W dużym uproszczeniu można przyjąć, że w językoznawstwie wyznacza się trzy takie drogi. Nowo wymyślone słowo może być neologizmem, neosemantyzmem lub zapożyczeniem. Czym są te trzy jednostki?
Neologizm
- Neologizm najczęściej tworzony jest poprzez przekształcenie istniejącego już słowa. Przykładowo – mamy frytki, a maszyna do ich smażenia to frytkownica.
- Przekształcenie to może jednak przyjmować różne formy. Inna forma to np. dodawanie przed wyrazem cząstki „e-”, aby określić coś, co funkcjonuje online. Na przykład, urząd, w którym można załatwiać sprawy przez Internet to e-urząd.
Neosemantyzm
- Neosemantyzm to przyjęcie nieco innej drogi. Polega on na wzięciu słowa, które już w naszym języku funkcjonuje, i nadanie mu nowego znaczenia. Popularne przykłady neosemantyzmów to mysz czy zebra.
- Kiedyś były to wyłącznie nazwy zwierząt. Obecnie mysz to również urządzenie do poruszania kursorem na ekranie komputera, a zebra to przejście dla pieszych.
Zapożyczenia
- Trzecia droga, zapożyczenie, jest najłatwiejsza do wyjaśnienia. Jest to wzięcie słowa z innego języka i używanie go w języku polskim, np. cappuccino, weekend.

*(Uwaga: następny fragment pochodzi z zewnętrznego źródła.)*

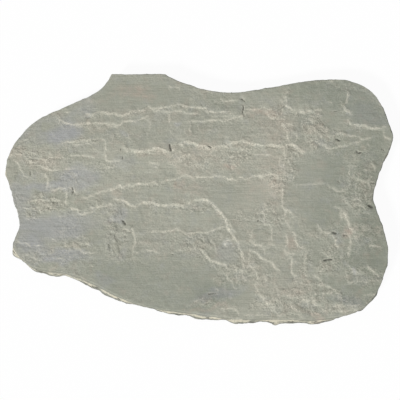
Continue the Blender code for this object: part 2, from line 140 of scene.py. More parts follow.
# Smaller ledges, in the same form
SMALL_LEDGES = (
    # North of the middle
    (0.8, ((18, 122), (20, 119), (30, 120), (47, 120))),
    (0.9, ((45, 127), (47, 122), (49, 117))),
    (1.6, ((47, 117), (56, 118), (66, 120))),
    (0.8, ((-138, 106), (-125, 104), (-117, 104))),
    (0.9, ((-30, 67), (-25, 63), (-20, 60), (-10, 62))),
    (0.8, ((-80, 70), (-75, 66), (-70, 62))),
    (0.9, ((-47, 170), (-44, 167), (-32, 167), (-28, 169))),
    (0.8, ((30, 150), (33, 146), (38, 143), (50, 145), (60, 146))),
    (1.0, ((61, 150), (66, 151), (70, 147))),
    (0.9, ((68, 131), (87, 131), (95, 134), (103, 132), (109, 128))),
    (1.8, ((95, 130), (101, 127), (103, 121), (106, 118), (112, 117), (121, 116))),
    (0.8, ((107, 126), (112, 123), (121, 121))),
    (0.8, ((68, 124), (78, 126))),
    (2.0, ((133, 161), (130, 155), (128, 148), (131, 143), (127, 138), (134, 134), (142, 127))),
    (0.9, ((133, 169), (134, 163))),
    (0.7, ((122, 150), (124, 140), (124, 127))),
    (3.0, ((138, 127), (150, 126), (160, 128), (172, 127))),
    (1.0, ((170, 128), (178, 131), (184, 130))),
    (2.0, ((125, 125), (127, 118), (125, 112), (123, 107), (127, 104), (133, 103))),
    (1.3, ((128, 110), (131, 107), (140, 107))),
    (2.0, ((130, 103), (131, 98), (130, 90), (131, 84), (133, 79))),
    (2.2, ((130, 80), (135, 77), (142, 74), (146, 70), (147, 63))),
    (1.2, ((143, 65), (150, 66), (157, 64))),
    (0.8, ((80, 63), (84, 61), (100, 61), (110, 60))),
    (0.9, ((123, 64), (126, 59), (125, 55), (130, 54))),
    (1.0, ((164, 108), (168, 103), (171, 98), (176, 94), (180, 88), (182, 83))),
    (0.7, ((160, 107), (162, 103), (164, 97))),
    (0.8, ((180, 105), (188, 101), (193, 98))),
    (1.2, ((186, 88), (197, 89), (202, 92), (206, 95), (213, 93), (218, 90), (235, 89),
           (238, 85), (242, 83), (248, 85), (259, 88))),
    (0.9, ((246, 80), (250, 75), (252, 71))),
    (0.8, ((229, 62), (227, 57), (229, 49))),
    (1.0, ((127, 75), (125, 66), (128, 58), (124, 48), (126, 38), (123, 28))),
    (0.8, ((116, 60), (120, 54), (117, 47), (121, 40))),
    (0.9, ((273, 101), (273, 93), (275, 87), (284, 84))),
    (0.7, ((190, 143), (200, 142))),
    (0.8, ((157, 94), (158, 88))),
    # The west
    (1.2, ((-146, 86), (-140, 84), (-137, 80), (-137, 58), (-135, 52), (-130, 50), (-120, 50),
           (-114, 53))),
    (1.2, ((-200, 79), (-191, 80), (-184, 79), (-176, 83), (-168, 82), (-158, 84), (-146, 86))),
    (0.8, ((-186, 75), (-172, 76), (-160, 79), (-149, 80))),
    (1.1, ((-115, 68), (-112, 73), (-108, 68), (-104, 63))),
    (0.8, ((-135, 43), (-129, 40))),
    (0.8, ((-75, 50), (-68, 47), (-57, 48))),
    (0.8, ((-66, 45), (-59, 39))),
    (0.9, ((-108, -26), (-101, -28))),
    (1.6, ((-225, 34), (-222, 27), (-219, 20), (-221, 12), (-218, 7))),
    (1.8, ((-218, 7), (-210, 6), (-203, 9), (-195, 9), (-192, 5), (-192, 0),
           (-193, -8), (-192, -14), (-190, -19))),
    (1.4, ((-246, -10), (-236, -10), (-222, -9), (-208, -8), (-194, -9))),
    (1.0, ((-256, -20), (-245, -22), (-235, -21), (-228, -21))),
    (0.8, ((-228, -20), (-229, -30))),
    (1.4, ((-188, 12), (-183, 8), (-179, 3), (-176, -3))),
    (1.2, ((-269, 51), (-262, 45), (-260, 38), (-257, 32), (-254, 27), (-247, 24))),
    (0.9, ((-271, 60), (-262, 62), (-255, 58), (-250, 52), (-242, 46))),
    (0.8, ((-250, 67), (-249, 62), (-247, 53))),
    (0.8, ((-261, 83), (-247, 84))),
    (1.0, ((-232, 46), (-229, 40), (-215, 37), (-199, 38))),
    (1.0, ((-190, 57), (-179, 59), (-165, 59), (-152, 57))),
    (0.6, ((-199, 38), (-180, 39), (-162, 38))),
    (0.8, ((-201, 126), (-189, 127))),
    (0.7, ((-176, 118), (-159, 121))),
    (0.9, ((-263, -70), (-250, -73), (-245, -74), (-239, -79))),
    (0.8, ((-238, -75), (-224, -78))),
    (1.0, ((-251, -92), (-242, -91), (-238, -94), (-230, -97), (-221, -99))),
    (1.0, ((-195, -70), (-190, -76), (-187, -80))),
    (0.7, ((-213, -67), (-204, -70))),
    (1.0, ((-180, -71), (-178, -77), (-175, -80), (-168, -84), (-163, -87), (-149, -87))),
    (0.7, ((-172, -75), (-154, -75))),
    (0.6, ((-206, -95), (-191, -96))),
    (0.9, ((-156, -105), (-149, -109))),
    (1.3, ((-112, -54), (-105, -52), (-100, -55), (-97, -50), (-94, -54), (-92, -62), (-91, -70),
           (-93, -78), (-94, -88), (-95, -95))),
    (0.7, ((-92, -87), (-83, -87))),
    # South of the middle
    (1.0, ((-4, -9), (2, -12), (8, -13), (15, -16))),
    (1.0, ((36, -116), (41, -122), (44, -128), (49, -132))),
    (1.0, ((64, -100), (63, -107), (61, -114), (62, -121), (66, -127))),
    (1.2, ((52, -117), (54, -124), (55, -132))),
    (1.0, ((-8, -159), (0, -156), (8, -152))),
    (0.9, ((0, -163), (8, -160), (15, -156))),
    (1.4, ((79, -50), (76, -58), (76, -65), (73, -72))),
    (1.3, ((74, -86), (73, -95), (71, -101), (71, -107))),
    (1.5, ((70, -107), (77, -109), (81, -116), (83, -124), (84, -128))),
    (1.2, ((80, -129), (83, -140), (86, -147), (90, -153), (92, -158), (97, -163), (105, -169),
           (111, -175), (117, -181))),
    (0.9, ((90, -119), (94, -124), (97, -129))),
    (0.7, ((107, -130), (110, -137), (111, -146), (115, -155))),
    (0.7, ((62, -176), (75, -177), (90, -176), (100, -177))),
    (0.9, ((99, -157), (103, -163), (108, -167))),
    (1.0, ((72, -66), (76, -71), (81, -75), (88, -76), (98, -78))),
    (0.9, ((28, -168), (40, -168), (48, -167), (55, -171), (57, -179))),
    (0.8, ((25, -137), (27, -144))),
    (0.8, ((44, -130), (48, -135), (53, -142))),
    (1.2, ((50, -105), (53, -110), (56, -117))),
    (0.7, ((-8, -69), (-7, -79))),
    (0.7, ((22, -69), (23, -80), (25, -89))),
    (0.7, ((84, -155), (92, -152), (99, -152))),
    (0.7, ((54, -38), (63, -40))),
    (1.0, ((44, -41), (46, -47), (50, -54), (53, -60))),
    (0.9, ((38, -68), (37, -72), (38, -77), (42, -80))),
    (0.9, ((34, -71), (42, -68), (45, -72))),
    # The band of broken stone in the east
    (1.4, ((124, -22), (130, -25), (135, -29), (141, -33))),
    (1.2, ((106, -36), (115, -36), (123, -37), (125, -41), (129, -45), (132, -50), (131, -55))),
    (1.1, ((131, -56), (136, -57), (139, -61), (138, -67), (141, -73), (144, -78))),
    (1.0, ((124, -57), (126, -64), (127, -70), (125, -78), (121, -83), (124, -87), (138, -88))),
    (1.3, ((131, -89), (132, -97), (132, -113), (135, -118), (137, -125), (136, -132))),
    (0.8, ((136, -118), (140, -122), (144, -127))),
    (1.0, ((88, -43), (92, -46), (103, -46), (107, -50))),
    (1.1, ((104, -50), (104, -58), (103, -64), (105, -68), (102, -77))),
    (1.0, ((93, -11), (95, -18), (92, -25), (93, -30), (97, -35))),
    (0.8, ((92, -81), (94, -89))),
    (0.8, ((137, -97), (140, -105))),
    (1.1, ((139, -76), (147, -79), (154, -83))),
    (1.8, ((154, -83), (153, -92), (150, -98), (151, -108), (150, -116), (154, -124))),
    # Upright joints north of the middle, and the ledge beside them
    (0.2, ((-73, 112), (-72, 104), (-73, 97))),
    (0.6, ((-44, 125), (-43, 116), (-44, 106))),
    (0.6, ((-14, 113), (-13, 100), (-13, 87))),
    (1.2, ((-97, 112), (-89, 114), (-81, 118), (-73, 121))),
    # The east end
    (2.0, ((129, -155), (131, -163), (134, -169), (139, -171), (146, -172))),
    (1.1, ((140, -176), (145, -179), (148, -183))),
    (1.0, ((160, -119), (168, -122), (172, -126), (173, -132))),
    (2.2, ((172, -130), (178, -133), (185, -137), (193, -141), (200, -147))),
    (1.0, ((173, -147), (183, -146), (192, -145))),
    (1.5, ((157, -149), (161, -155), (162, -162), (171, -163), (175, -171), (188, -169))),
    (1.0, ((173, -85), (182, -88), (186, -92), (191, -96))),
    (2.0, ((191, -60), (193, -65), (195, -70), (197, -76), (201, -81))),
    (1.2, ((188, -76), (186, -85), (189, -93))),
    (1.0, ((170, -43), (172, -48), (175, -52), (177, -56), (183, -58), (191, -57))),
    (1.2, ((186, 16), (190, 11), (196, 10), (198, 6), (204, 5), (213, 6))),
    (0.6, ((134, 13), (150, 14), (165, 16), (184, 17))),
    (1.0, ((217, 45), (220, 38), (220, 30), (221, 23))),
    (1.8, ((219, 26), (228, 25), (233, 22), (240, 20), (245, 18), (247, 14), (249, 9))),
    (0.8, ((217, 42), (224, 42), (231, 41))),
    (1.3, ((251, 53), (254, 45), (257, 38), (257, 33), (251, 31))),
    (0.7, ((239, 37), (250, 37))),
    (1.1, ((209, -1), (211, -7), (214, -12), (217, -18))),
    (1.6, ((209, -26), (213, -34), (215, -44), (218, -50), (222, -56), (228, -61))),
    (0.7, ((204, -19), (204, -30), (206, -41))),
    (0.8, ((194, -16), (200, -20), (208, -21))),
    (0.8, ((221, -6), (228, -6))),
    (0.8, ((232, -4), (235, -11), (232, -16))),
    (0.7, ((236, -29), (249, -29))),
    (1.5, ((216, -61), (217, -70), (215, -82), (213, -96))),
    (1.0, ((214, -97), (210, -104), (216, -110), (221, -113))),
    (2.0, ((228, -109), (240, -109), (245, -112), (250, -117), (257, -123))),
    (0.8, ((219, -63), (233, -63))),
    (1.6, ((242, -75), (252, -77), (263, -79))),
    (0.8, ((210, -117), (209, -127))),
    (0.7, ((213, -116), (236, -117))),
    (0.8, ((209, -131), (222, -129), (235, -129), (242, -131))),
    (0.8, ((200, -149), (203, -160), (206, -165))),
    (0.7, ((231, -149), (251, -147))),
    (0.9, ((187, -166), (195, -164), (205, -165), (220, -163), (232, -162))),
    (0.9, ((195, -170), (203, -172), (215, -170), (227, -170))),
    # Those that drop to the north or the east, and so lie in shade
    (1.0, ((-113, -101), (-114, -90), (-115, -80), (-118, -72), (-120, -65), (-118, -55),
           (-119, -42))),
    (0.9, ((-125, -91), (-128, -85), (-129, -75), (-127, -64))),
    (1.0, ((-116, -38), (-112, -32), (-114, -19))),
    (0.9, ((214, -25), (211, -23))),
    (0.8, ((197, -42), (186, -42))),
    (0.9, ((-149, -103), (-155, -101))),
)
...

- Ciekawym przykładem zapożyczenia jest wzięcie słowa z innego języka w określonej formie i przełożenie go na polski. Przykładem takim jest zapożyczenie słowa skyscraper. Zapożyczone z angielskiego dało początek polskiemu drapaczowi chmur.
Nowe słowo wymyślamy my
Znamy już mechanizm powstawania słów. Kto jednak wymyśla nowe słowo? Językoznawcy? Autorzy słowników? Nie. Oni mają swoją rolę, o której porozmawiamy później.
Nowe słowa wymyślamy jednak my. My, czyli wszystkie osoby posługujące się naszym językiem.
Słowa są używane
Bardzo prosto. Mamy nasze pojęcie czy rzecz, które nie posiadają nazwy. Ktoś określa je w jeden sposób, ktoś w inny.

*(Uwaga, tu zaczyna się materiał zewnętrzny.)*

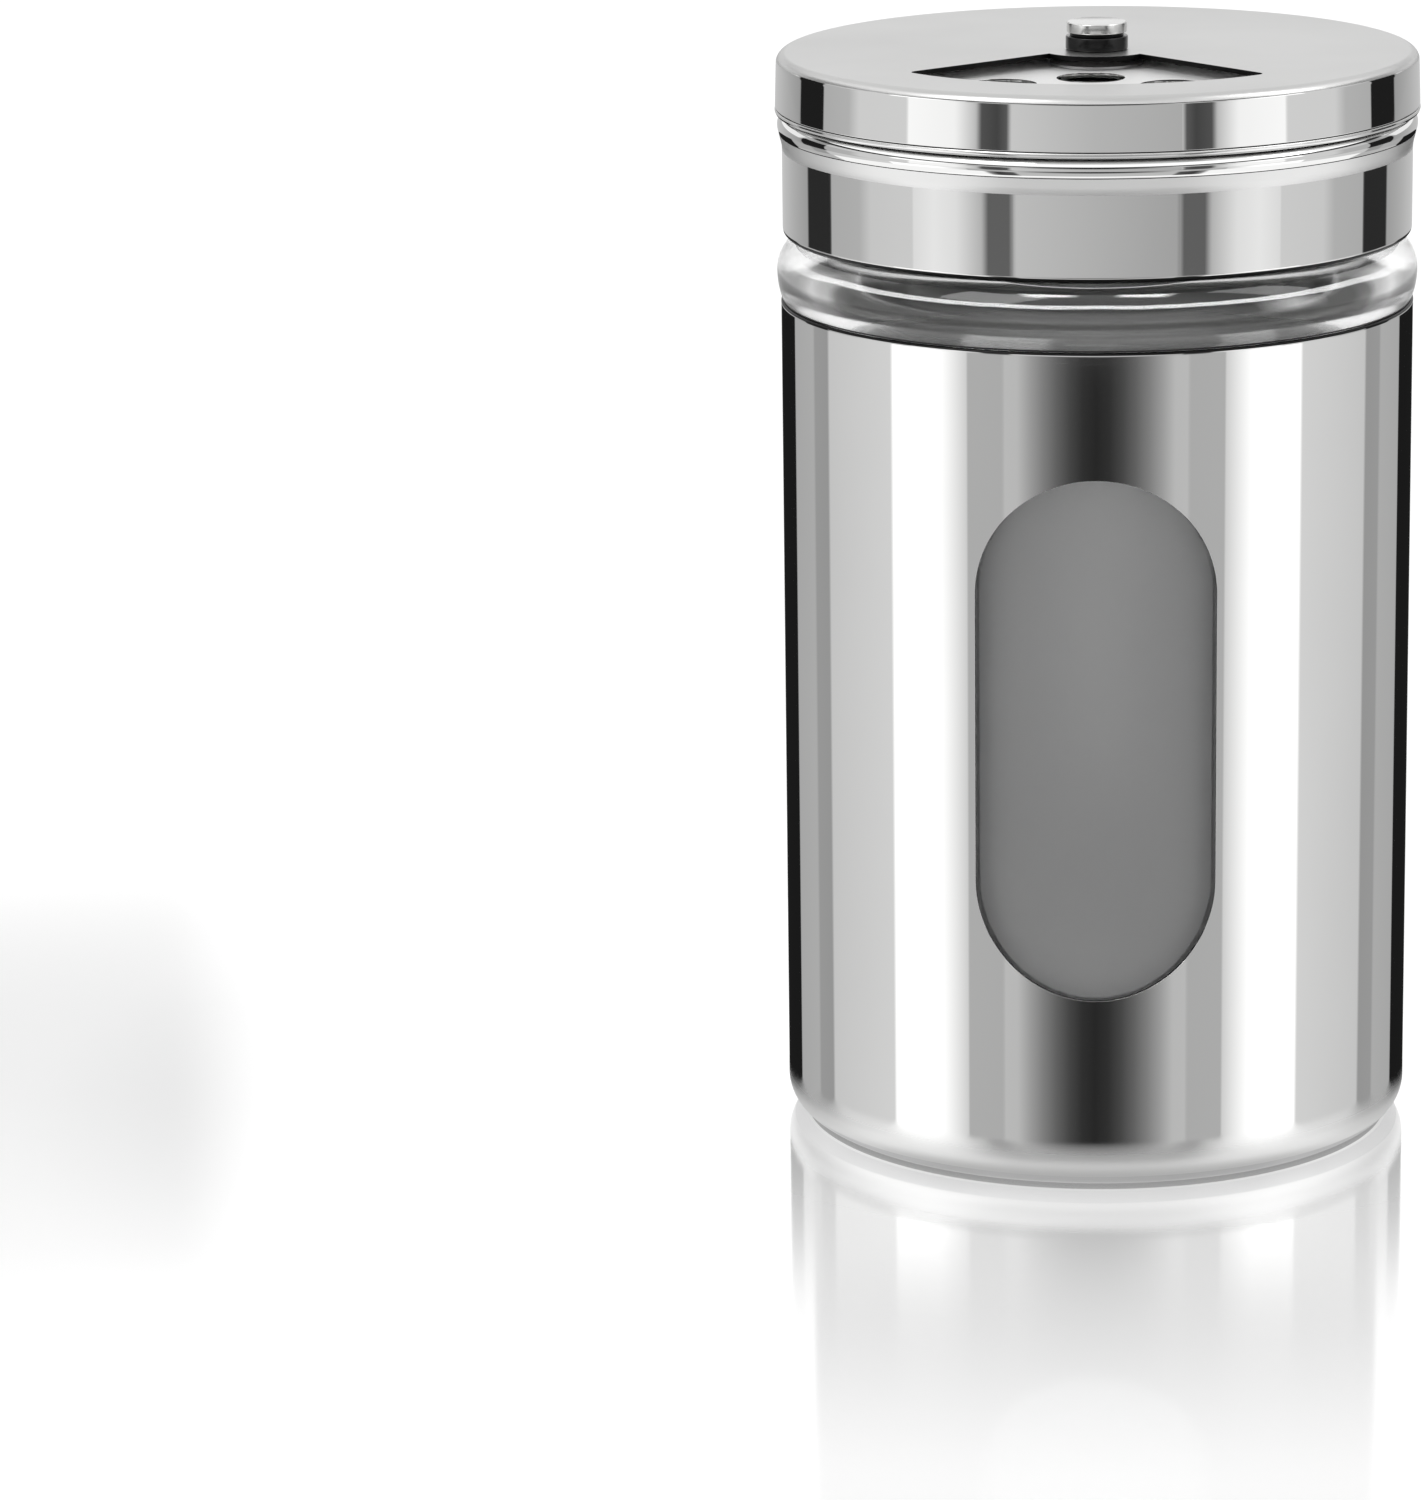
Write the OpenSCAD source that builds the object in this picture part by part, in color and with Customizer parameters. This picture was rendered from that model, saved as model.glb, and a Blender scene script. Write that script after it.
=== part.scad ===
// Table-top spice shaker: a threaded glass jar in a steel sleeve with a viewing window, closed by a
// screw lid whose top is a turning dial over a plate of shaker holes. Millimetres, +Z up, origin on
// the table under the middle of the shaker, window towards -Y.

/* [Sleeve] */
// Outside diameter of the steel sleeve
sleeve_d = 59.3; // [57:0.1:59.8]
// Height of the sleeve above the table
sleeve_h = 79; // [70:0.5:95]
// Thickness of the pressed steel sheet
sheet_t = 0.45; // [0.35:0.05:0.55]
// Radius of the sleeve's bottom corner
sleeve_corner = 3; // [2:0.25:4]
// Width of the flat ring that the sleeve stands on
foot_w = 3.6; // [2.5:0.1:5]
// Width of the window in the sleeve
window_w = 22; // [16:0.5:26]
// Length of the window, end to end
window_len = 48.9; // [35:0.1:50]
// Height of the window's lower end above the table
window_low = 18.4; // [14:0.1:20]

/* [Glass jar] */
// Thickness of the glass wall
glass_t = 2.3; // [1.8:0.1:3]
// Thickness of the glass base at its middle
glass_base_t = 4; // [3:0.5:6]
// Diameter of the glass bead above the sleeve
bead_d = 60; // [59.9:0.1:61]
// Outside diameter of the neck, without its thread
neck_d = 51.2; // [49:0.1:51.6]
// Height of the neck's rim above the sleeve's top edge
neck_rise = 20.25; // [19.5:0.05:22]

/* [Screw thread] */
// Rise of the thread in one turn
thread_pitch = 4.2; // [4:0.1:5]
// Height of the thread's ridge
thread_ridge = 1.05; // [0.8:0.05:1.2]
// Turns of thread on the glass neck
thread_turns = 1.5; // [1:0.05:1.6]

/* [Lid] */
// Outside diameter of the lid's plain lower band
band_d = 58.9; // [58.4:0.1:60]
// Gap between the sleeve's top edge and the lid's lower edge, where the bead shows
bead_gap = 6.2; // [6:0.1:7]
// Diameter of the large shaker holes
large_hole_d = 6.3; // [4.5:0.1:6.5]
// Diameter of the fine shaker holes
fine_hole_d = 2.6; // [1.5:0.1:3]
// Gap between the plate and the dial
dial_gap = 0.95; // [0.8:0.05:1.2]
// How far the lid's pattern is turned from the sleeve's window
lid_turned = -3.5; // [-10:0.5:10]

/* [Dial] */
// Outside diameter of the turning dial
dial_d = 60.2; // [59.8:0.1:61]
// Height of the dial's skirt
dial_h = 5.6; // [5:0.1:6]
// Radius of the dial's top corner
dial_corner = 1.1; // [0.8:0.1:1.5]
// Inner radius of the dial's opening
opening_in = 5.3; // [5:0.1:7]
// Outer radius of the dial's opening
opening_out = 22.4; // [20:0.1:23]
// Clearance that widens each straight side of the quarter opening
opening_ease = 0.7; // [0.4:0.1:1.2]

/* [Rivet] */
// Diameter of the rivet's head
rivet_head_d = 5.6; // [4.5:0.1:6]
// Diameter of the rivet's shank
rivet_d = 3; // [2.5:0.1:3.2]
// Height of the rivet's head above the dial
rivet_rise = 2.6; // [2.4:0.1:3]

/* [Hidden] */
$fn = 96;
eps = 0.01;

steel = [0.80, 0.80, 0.79];
dark_steel = [0.55, 0.55, 0.55];
clear_glass = [0.82, 0.87, 0.86, 0.4];
white_plastic = [0.92, 0.92, 0.90];
clear_seal = [0.88, 0.88, 0.86];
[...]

Jeden z tych sposobów podoba się innej osobie, która również zaczyna używać tej nazwy. Słowo to rozprzestrzenia się i po jakimś czasie słowa w języku polskim są ogólnie używane, jeśli nie przez wszystkich, to chociaż przez daną grupę osób. Gratulacje!

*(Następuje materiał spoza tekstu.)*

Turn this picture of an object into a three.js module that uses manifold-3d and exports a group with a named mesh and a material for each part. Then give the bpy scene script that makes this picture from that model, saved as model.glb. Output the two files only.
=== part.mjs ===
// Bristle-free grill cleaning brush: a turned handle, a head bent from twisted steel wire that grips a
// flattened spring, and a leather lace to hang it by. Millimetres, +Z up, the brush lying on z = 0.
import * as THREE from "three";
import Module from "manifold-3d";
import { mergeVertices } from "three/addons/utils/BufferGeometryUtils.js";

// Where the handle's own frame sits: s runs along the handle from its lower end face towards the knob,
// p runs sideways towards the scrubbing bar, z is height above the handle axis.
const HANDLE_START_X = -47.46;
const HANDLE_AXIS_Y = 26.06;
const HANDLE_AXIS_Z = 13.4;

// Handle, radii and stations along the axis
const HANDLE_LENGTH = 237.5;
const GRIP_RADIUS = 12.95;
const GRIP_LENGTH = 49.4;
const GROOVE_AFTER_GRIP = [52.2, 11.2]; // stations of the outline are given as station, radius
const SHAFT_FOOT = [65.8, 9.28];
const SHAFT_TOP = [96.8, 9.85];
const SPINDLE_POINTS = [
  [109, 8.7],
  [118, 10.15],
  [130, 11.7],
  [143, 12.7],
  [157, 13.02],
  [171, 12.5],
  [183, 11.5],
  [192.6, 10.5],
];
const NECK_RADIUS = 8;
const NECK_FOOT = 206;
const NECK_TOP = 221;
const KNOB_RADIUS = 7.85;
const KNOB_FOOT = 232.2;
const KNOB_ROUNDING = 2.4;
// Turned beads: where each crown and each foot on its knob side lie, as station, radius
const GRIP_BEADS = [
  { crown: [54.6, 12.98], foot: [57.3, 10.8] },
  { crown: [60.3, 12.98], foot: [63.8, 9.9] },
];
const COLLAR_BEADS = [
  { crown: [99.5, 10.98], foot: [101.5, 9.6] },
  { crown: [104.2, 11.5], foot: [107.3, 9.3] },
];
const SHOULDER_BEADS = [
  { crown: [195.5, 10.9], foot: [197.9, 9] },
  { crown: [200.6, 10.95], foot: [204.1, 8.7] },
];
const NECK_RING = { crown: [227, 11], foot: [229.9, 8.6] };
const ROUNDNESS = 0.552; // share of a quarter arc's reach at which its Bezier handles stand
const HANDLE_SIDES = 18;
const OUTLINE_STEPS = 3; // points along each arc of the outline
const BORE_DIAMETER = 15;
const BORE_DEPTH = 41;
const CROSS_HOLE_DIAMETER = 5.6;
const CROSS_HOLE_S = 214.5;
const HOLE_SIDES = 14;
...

Czy musi pojawić się w słowniku?
Właśnie narodziło się nowe słowo. Wcale nie musi się ono pojawić w słowniku, aby zyskać jakiś oficjalny status. Wystarczy, że duża liczba użytkowników języka będzie w ten właśnie sposób nazywać konkretne pojęcie lub rzecz. Teraz każdy z nas może być „autorem” jakiegoś słowa!
Kiedyś sprawy miały się inaczej – nowe słowa najczęściej czerpaliśmy z książek lub gazet. Obecnie język kształtujemy wszyscy, ponieważ wszyscy tworzymy treści online. Media społecznościowe to współczesna kopalnia nowych słów. Dzięki temu, że zdecydowana większość z nas ma do nich dostęp, nowe twory rozprzestrzeniają się w nich z prędkością światła, stając się… nowymi słowami.
Językoznawcy gonią język
Jak więc do nowych słów mają się językoznawcy i autorzy słowników? Wiemy już, że nowe słowo nie musi pojawić się w słowniku, aby „oficjalnie” istnieć. Nie jest tak, że nie możemy danego słowa używać, dopóki nie zostanie zatwierdzone przez językoznawców. Dzięki Internetowi język coraz bardziej żyje własnym życiem, i to językoznawcy gonią język, a nie na odwrót.
Słowniki i nowe słowa
Słowniki drukowane czy nawet internetowy Słownik Języka Polskiego PWN nie nadążają za nowymi wyrazami. Wielu słów, które dla większości Polaków mają oczywiste znaczenie, w tych słownikach nie ma. Dopiero w 2019 roku, po aktualizacji Wielkiego Słownika Ortograficznego PWN, pojawiły się w nim takie wyrazy jak ściema, lajkować czy mem.
Obserwatorium Językowe Uniwersytetu Warszawskiego
Warto tu w ramach ciekawostki wspomnieć o projekcie „Najnowsze słownictwo polskie”, realizowanym przez Obserwatorium Językowe Uniwersytetu Warszawskiego. Jest to słownik online opracowywany przez językoznawców, ale tworzony na bieżąco, na podstawie słów nadesłanych przez internautów. Dzięki temu jest aktualnym i najbardziej miarodajnym odbiciem współczesnego języka (i jednocześnie nieco szokującym – kto by się spodziewał napotkać w słowniku hasła komć czy madka?).
Słowo bierze się z życia
Najprościej mówiąc – nowe słowo bierze się z życia. Ktoś wymyśla dane słowo lub nowe użycie już istniejącego wyrazu. Następnie ktoś inny to podchwytuje, aż w końcu mówi tak cała społeczność. Słowo nie musi się pojawić słowniku, aby być powszechnie używane.